Even in Virginia, James Madison and others who favored a federal union could not persuade the state convention to ratify the federal Constitution until it accepted a recommendation for a bill of rights. The opposition to ratification was led by Patrick Henry and George Mason. Mason had been a delegate to the Constitutional Convention in Philadelphia, but had refused to sign the Constitution because it did not have a bill of rights. He had been the principal author in 1776 of Virginia's Declaration of Rights. One of Virginia's proposed amendments to a federal bill of rights stated that "no particular religious sect or society ought to be favored or established by law, in preference to others."

Although Virginia ratified the Constitution, Rhode Island and North Carolina did not do so until after Congress had adopted the Bill of Rights.
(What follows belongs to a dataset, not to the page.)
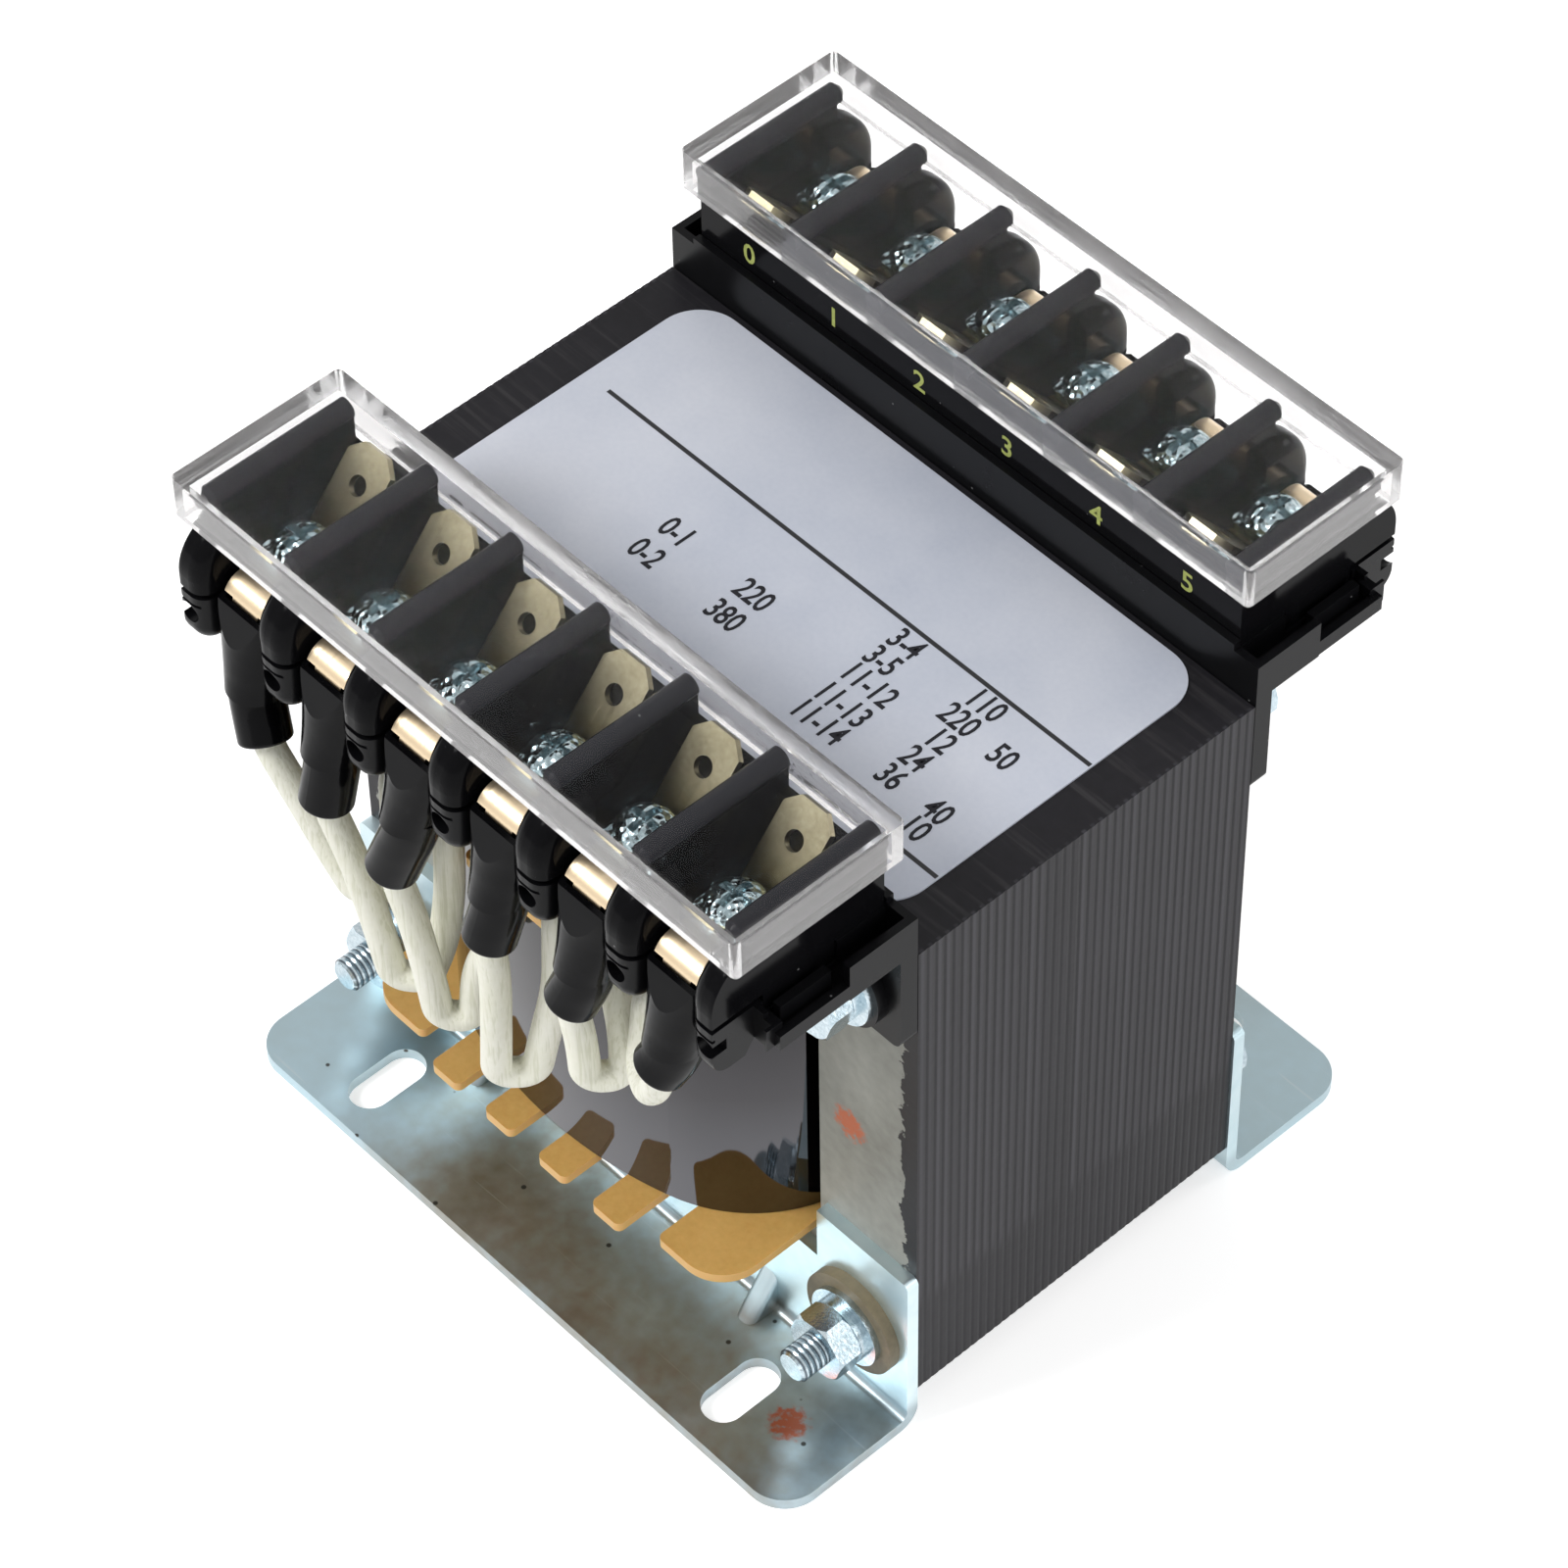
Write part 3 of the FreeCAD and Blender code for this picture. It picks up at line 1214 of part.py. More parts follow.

The first Congress produced the Bill of Rights, but without the unanimous enthusiasm of all its members. Some members of the Congress opposed the proposal for a bill of rights on the ground that it was unnecessary because the Constitution did not grant the government any power to deal with religion or other rights retained by the people. James Madison originally shared this view. He told the Virginia convention, June 12, 1788, prior to its ratification of the Constitution: "There is not a shadow of right in the general government to intermeddle with religion." Madison, however, felt duty-bound to respect the Virginia convention's recommendation of a bill of rights. He also had come to believe that a bill of rights was needed to make doubly sure that Congress would not exercise powers not granted to it under the Constitution.

However, Madison was fearful that a bill of rights might be construed by future advocates of governmental power as implying that the government had implied powers that were not specifically denied to it. Madison's fears have been realized, as we shall see in subsequent chapters.